If the fortunes of the sand lizard are on the up, the fortunes of another heath dweller, the hoverfly - which, with its black and yellow stripes, mimics a wasp - are decidedly down.

Seemingly confined to the heaths of east Dorset, the New Forest and the Weald, it is declining dramatically. There have been just six sightings since 1980.

Halting its decline - leave alone reversing it - requires a knowledge of what's endangering it. But other than suspecting that the hoverfly's larvae are predators on particular aphids living in ant nests, very little is known about its needs.

Not surprising then, that the Action Plan stipulates more research on its lifestyle and more survey of past and present sites. Until this clever little mimic is better understood, conservationists can only assume that protecting more heathland, and managing its sympathetically, does the trick.

How to keep heathland healthy

If left to its own devices, heathland will disappear rapidly. Trees (pines and birch in particular) will quickly colonise it, growing into thickets, then converting it to woodland of a type which isn't as valuable for wildlife.

To guard against such natural encroachment, most trees have to be cut and removed if they have taken over.

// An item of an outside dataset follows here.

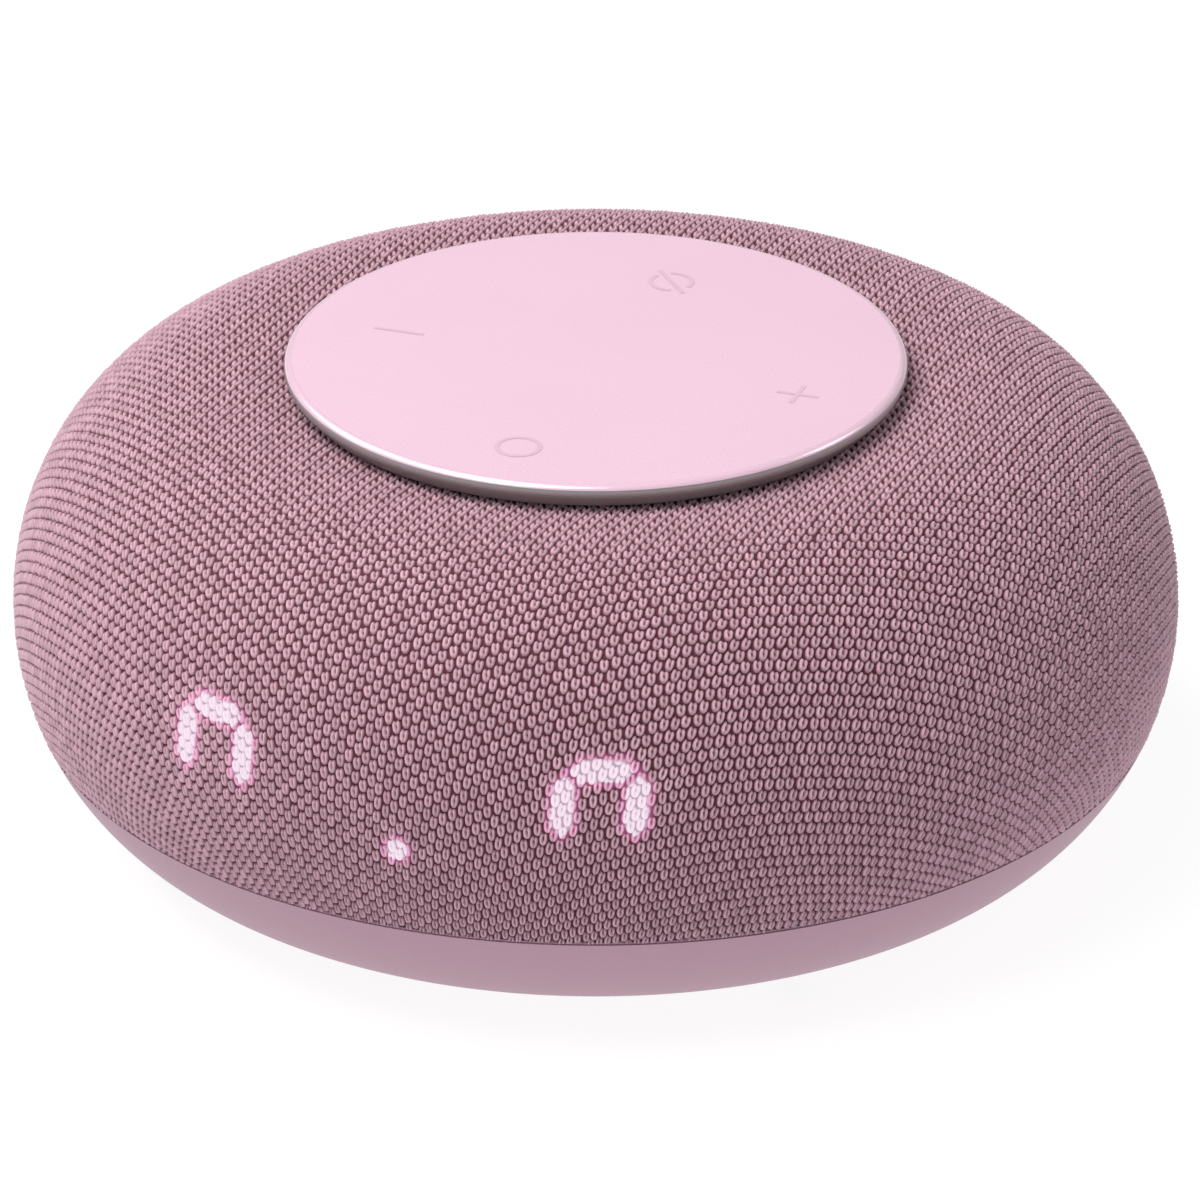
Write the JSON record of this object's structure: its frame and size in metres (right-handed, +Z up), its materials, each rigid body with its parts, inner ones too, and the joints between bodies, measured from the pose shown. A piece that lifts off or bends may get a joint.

Light grazing, with sheep or cattle - ponies in some places - needs to be carried out to keep scrub in check. Different grazing densities in different places produce more habitat diversity and more wildlife.

Rhododendron and bracken, both of which can spread rapidly, need to be controlled by cutting or with safe chemicals. Patches of bare, sandy ground need to be created for certain species, such as Yellow Centaury, which is now very rare because its habitat is overgrown.